══ INPUT ══
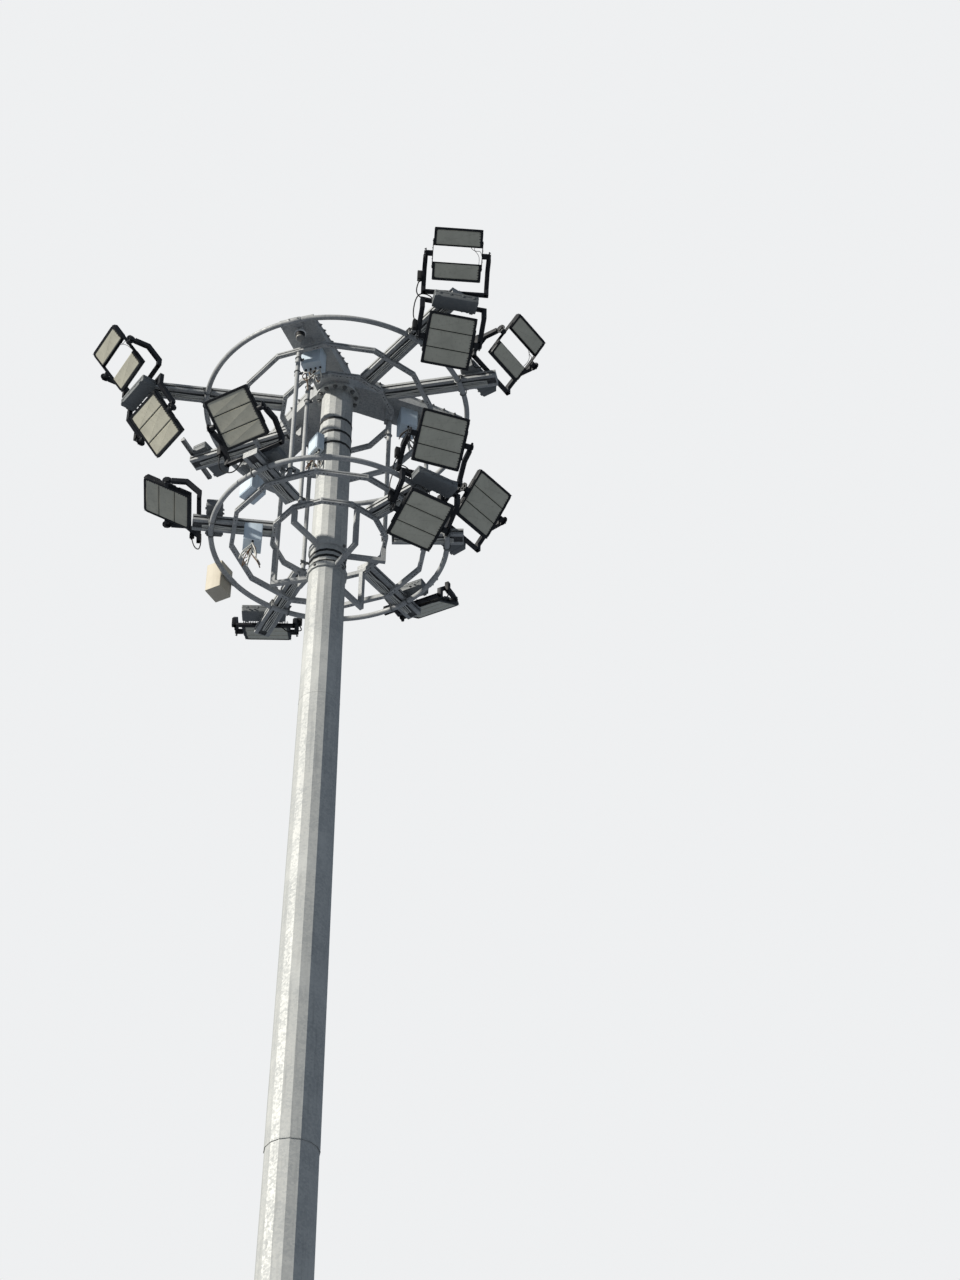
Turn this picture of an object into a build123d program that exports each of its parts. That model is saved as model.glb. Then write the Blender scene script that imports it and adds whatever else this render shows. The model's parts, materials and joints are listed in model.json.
═══
══ INPUT ══
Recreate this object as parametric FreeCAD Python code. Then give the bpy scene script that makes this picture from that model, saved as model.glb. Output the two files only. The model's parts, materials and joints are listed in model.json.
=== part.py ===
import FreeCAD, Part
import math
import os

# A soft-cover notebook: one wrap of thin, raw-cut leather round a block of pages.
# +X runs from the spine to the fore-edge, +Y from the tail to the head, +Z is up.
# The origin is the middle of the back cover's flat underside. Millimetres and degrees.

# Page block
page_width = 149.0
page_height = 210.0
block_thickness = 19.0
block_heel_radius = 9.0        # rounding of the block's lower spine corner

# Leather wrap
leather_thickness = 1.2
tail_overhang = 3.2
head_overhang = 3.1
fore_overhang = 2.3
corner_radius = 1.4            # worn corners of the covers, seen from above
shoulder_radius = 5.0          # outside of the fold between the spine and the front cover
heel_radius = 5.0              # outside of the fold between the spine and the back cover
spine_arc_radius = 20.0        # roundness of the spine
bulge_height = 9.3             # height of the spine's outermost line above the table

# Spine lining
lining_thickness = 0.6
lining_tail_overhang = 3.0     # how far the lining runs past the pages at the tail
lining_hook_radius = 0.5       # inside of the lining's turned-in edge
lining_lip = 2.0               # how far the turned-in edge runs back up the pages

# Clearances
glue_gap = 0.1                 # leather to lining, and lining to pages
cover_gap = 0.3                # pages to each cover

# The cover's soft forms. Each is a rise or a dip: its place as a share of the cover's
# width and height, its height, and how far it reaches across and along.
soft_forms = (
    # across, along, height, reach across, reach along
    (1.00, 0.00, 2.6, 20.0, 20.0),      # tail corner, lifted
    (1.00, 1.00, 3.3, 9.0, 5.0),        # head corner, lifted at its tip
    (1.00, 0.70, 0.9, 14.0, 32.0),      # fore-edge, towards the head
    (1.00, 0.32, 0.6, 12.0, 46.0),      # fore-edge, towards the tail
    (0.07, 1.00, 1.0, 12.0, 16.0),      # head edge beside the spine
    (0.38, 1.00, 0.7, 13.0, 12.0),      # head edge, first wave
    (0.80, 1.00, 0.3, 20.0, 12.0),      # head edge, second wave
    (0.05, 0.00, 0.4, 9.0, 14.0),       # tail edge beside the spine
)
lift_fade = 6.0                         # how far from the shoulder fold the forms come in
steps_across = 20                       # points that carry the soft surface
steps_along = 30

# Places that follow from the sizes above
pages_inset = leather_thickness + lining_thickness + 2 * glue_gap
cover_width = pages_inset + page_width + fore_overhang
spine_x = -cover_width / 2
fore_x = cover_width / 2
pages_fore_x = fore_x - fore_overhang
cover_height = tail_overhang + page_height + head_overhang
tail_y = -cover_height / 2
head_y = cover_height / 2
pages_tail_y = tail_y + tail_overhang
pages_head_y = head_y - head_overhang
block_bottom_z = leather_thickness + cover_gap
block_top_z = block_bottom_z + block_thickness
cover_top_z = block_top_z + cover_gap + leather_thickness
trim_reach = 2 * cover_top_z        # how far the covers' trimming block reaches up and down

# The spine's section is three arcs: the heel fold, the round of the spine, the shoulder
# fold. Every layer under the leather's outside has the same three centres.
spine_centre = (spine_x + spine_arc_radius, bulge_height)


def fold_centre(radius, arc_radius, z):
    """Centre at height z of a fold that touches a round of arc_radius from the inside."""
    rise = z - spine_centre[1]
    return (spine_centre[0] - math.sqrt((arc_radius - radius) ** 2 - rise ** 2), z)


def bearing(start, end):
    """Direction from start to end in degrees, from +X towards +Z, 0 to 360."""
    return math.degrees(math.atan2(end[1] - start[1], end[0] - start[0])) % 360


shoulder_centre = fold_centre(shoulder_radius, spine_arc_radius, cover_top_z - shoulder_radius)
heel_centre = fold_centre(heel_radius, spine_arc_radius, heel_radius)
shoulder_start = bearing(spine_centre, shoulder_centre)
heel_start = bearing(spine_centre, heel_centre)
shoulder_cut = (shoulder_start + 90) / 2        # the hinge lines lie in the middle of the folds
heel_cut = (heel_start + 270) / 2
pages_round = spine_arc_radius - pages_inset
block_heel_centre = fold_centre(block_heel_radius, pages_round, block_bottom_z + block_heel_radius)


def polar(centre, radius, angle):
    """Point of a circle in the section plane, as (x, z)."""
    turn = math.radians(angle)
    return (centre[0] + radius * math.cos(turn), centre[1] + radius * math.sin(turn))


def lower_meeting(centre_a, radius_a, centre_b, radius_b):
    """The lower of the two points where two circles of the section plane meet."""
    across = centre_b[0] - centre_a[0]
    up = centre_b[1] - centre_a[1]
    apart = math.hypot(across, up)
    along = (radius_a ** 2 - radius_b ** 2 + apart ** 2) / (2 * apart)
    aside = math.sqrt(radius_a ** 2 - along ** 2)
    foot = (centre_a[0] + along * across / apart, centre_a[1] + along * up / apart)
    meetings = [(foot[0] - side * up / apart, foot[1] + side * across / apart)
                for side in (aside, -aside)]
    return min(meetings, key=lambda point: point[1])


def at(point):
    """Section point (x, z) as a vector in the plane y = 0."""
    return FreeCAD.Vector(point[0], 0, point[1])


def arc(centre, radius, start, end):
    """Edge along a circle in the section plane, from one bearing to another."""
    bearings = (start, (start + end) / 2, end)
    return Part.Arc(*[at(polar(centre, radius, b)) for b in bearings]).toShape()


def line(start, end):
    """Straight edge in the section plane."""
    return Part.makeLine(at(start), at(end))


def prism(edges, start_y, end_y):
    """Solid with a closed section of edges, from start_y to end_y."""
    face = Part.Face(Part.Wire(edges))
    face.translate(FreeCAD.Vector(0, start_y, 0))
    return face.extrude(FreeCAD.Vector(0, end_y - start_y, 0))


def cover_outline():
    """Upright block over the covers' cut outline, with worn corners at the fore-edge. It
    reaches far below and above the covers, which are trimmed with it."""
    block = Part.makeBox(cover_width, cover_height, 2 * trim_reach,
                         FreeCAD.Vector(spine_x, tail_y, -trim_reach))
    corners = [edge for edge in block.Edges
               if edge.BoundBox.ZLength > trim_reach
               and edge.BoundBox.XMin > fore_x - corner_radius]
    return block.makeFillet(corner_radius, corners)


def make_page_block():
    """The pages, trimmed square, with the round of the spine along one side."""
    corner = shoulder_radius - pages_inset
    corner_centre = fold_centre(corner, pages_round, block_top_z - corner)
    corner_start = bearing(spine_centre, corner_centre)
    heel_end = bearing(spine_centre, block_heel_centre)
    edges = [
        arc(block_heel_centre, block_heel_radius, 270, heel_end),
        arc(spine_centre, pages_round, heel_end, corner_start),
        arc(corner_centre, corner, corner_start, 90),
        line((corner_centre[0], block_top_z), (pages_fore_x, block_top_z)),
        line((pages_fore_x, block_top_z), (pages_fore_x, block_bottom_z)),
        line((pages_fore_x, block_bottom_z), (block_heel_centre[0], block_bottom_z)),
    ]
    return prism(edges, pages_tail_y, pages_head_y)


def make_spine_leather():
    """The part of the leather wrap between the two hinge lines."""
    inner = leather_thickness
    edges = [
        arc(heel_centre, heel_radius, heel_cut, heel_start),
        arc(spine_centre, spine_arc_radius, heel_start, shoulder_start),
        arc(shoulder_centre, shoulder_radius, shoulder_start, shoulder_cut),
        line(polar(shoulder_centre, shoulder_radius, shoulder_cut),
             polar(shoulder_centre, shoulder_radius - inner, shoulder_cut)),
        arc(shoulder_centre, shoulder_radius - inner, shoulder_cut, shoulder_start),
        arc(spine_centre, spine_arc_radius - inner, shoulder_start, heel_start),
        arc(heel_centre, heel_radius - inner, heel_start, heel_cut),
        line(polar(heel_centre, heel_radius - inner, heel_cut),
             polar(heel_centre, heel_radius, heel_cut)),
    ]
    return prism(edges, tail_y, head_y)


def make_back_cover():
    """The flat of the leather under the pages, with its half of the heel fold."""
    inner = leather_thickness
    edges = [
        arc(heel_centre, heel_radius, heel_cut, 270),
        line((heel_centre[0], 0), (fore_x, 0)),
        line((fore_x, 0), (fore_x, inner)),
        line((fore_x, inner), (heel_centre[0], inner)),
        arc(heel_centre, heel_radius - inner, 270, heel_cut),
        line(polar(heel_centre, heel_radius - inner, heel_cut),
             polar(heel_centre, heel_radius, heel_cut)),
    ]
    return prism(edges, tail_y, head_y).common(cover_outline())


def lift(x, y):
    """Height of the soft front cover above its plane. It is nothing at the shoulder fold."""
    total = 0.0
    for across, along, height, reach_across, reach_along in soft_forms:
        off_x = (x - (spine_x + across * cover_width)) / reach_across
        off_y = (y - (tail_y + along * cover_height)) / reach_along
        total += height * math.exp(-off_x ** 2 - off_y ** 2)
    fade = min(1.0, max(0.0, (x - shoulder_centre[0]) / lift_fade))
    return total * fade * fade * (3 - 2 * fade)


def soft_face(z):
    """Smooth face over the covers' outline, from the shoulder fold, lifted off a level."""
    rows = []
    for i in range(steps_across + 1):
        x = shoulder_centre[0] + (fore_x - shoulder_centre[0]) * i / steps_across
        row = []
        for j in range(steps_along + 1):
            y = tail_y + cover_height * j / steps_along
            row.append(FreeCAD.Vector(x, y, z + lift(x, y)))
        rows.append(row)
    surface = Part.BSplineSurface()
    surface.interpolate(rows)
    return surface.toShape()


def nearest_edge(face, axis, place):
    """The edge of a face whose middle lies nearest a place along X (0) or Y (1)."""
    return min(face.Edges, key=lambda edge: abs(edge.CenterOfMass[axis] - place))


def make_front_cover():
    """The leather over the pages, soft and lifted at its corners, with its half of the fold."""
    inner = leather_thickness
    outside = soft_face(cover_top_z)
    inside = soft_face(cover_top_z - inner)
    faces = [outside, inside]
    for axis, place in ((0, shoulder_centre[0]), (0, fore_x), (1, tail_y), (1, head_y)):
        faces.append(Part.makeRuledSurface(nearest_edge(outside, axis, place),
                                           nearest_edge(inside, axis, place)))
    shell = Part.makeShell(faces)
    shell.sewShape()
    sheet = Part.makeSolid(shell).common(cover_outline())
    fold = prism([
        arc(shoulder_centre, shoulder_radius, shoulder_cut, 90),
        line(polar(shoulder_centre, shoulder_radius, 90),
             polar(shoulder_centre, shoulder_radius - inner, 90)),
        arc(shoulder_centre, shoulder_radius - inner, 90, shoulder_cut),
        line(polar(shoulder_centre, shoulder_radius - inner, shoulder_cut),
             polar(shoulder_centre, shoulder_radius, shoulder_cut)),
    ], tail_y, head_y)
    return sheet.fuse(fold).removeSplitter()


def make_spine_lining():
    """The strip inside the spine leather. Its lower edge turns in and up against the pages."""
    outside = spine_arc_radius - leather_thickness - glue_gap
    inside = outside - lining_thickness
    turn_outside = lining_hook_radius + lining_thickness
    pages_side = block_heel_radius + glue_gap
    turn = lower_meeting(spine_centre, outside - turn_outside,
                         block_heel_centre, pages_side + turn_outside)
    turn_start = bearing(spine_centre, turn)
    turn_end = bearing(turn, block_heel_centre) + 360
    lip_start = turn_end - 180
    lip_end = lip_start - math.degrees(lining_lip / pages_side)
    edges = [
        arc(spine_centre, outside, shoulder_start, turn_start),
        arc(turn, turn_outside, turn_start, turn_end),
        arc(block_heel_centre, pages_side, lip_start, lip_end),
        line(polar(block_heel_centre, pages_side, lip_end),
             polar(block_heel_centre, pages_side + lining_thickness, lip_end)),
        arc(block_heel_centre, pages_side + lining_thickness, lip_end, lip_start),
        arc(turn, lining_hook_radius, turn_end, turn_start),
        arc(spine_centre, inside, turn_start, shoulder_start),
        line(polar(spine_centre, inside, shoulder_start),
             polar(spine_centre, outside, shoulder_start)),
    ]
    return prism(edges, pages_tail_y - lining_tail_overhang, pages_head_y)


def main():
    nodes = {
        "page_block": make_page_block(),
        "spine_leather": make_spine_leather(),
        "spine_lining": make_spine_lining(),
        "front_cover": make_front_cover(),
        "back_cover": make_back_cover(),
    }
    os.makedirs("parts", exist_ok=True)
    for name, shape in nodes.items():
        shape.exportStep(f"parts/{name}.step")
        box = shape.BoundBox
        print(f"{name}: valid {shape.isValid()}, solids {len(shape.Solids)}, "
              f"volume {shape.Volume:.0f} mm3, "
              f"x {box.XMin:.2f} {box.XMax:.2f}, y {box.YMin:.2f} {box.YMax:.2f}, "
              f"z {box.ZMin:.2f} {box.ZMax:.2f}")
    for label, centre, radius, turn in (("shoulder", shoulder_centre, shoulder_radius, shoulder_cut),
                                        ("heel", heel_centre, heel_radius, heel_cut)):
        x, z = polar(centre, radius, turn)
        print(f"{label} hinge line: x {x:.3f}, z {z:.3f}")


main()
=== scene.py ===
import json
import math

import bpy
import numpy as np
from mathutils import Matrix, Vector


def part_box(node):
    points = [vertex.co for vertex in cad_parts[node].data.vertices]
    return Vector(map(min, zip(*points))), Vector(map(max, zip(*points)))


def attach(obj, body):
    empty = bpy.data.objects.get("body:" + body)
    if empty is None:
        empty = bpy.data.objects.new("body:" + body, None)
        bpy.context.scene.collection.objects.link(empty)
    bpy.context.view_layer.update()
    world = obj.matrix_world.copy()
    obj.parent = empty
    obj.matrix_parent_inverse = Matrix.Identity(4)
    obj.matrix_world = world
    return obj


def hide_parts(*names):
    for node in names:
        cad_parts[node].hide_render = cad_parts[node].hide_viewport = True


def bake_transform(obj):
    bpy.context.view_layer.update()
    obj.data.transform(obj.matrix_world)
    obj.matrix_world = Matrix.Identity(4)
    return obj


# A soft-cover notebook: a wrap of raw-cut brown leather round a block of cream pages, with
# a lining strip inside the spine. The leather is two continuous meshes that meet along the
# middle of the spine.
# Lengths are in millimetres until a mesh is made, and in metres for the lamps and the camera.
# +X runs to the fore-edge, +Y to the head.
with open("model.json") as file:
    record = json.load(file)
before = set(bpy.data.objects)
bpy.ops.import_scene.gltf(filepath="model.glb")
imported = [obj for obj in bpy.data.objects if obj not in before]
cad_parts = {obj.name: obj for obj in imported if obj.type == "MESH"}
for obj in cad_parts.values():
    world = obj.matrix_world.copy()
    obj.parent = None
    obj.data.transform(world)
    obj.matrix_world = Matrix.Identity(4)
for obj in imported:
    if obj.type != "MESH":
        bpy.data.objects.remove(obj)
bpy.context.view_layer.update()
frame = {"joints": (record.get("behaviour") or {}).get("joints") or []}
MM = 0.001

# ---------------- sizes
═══
[EXERCISE OBJECTIVE]
Among the entries above, locate the lines containing "for label, centre, radius, turn" and "cad_parts[node].hide_render = cad_parts[node].hide_viewport", and transcribe exactly those two lines and all lines between.

[WRITTEN RESPONSE]
    for label, centre, radius, turn in (("shoulder", shoulder_centre, shoulder_radius, shoulder_cut),
                                        ("heel", heel_centre, heel_radius, heel_cut)):
        x, z = polar(centre, radius, turn)
        print(f"{label} hinge line: x {x:.3f}, z {z:.3f}")


main()
=== scene.py ===
import json
import math

import bpy
import numpy as np
from mathutils import Matrix, Vector


def part_box(node):
    points = [vertex.co for vertex in cad_parts[node].data.vertices]
    return Vector(map(min, zip(*points))), Vector(map(max, zip(*points)))


def attach(obj, body):
    empty = bpy.data.objects.get("body:" + body)
    if empty is None:
        empty = bpy.data.objects.new("body:" + body, None)
        bpy.context.scene.collection.objects.link(empty)
    bpy.context.view_layer.update()
    world = obj.matrix_world.copy()
    obj.parent = empty
    obj.matrix_parent_inverse = Matrix.Identity(4)
    obj.matrix_world = world
    return obj


def hide_parts(*names):
    for node in names:
        cad_parts[node].hide_render = cad_parts[node].hide_viewport = True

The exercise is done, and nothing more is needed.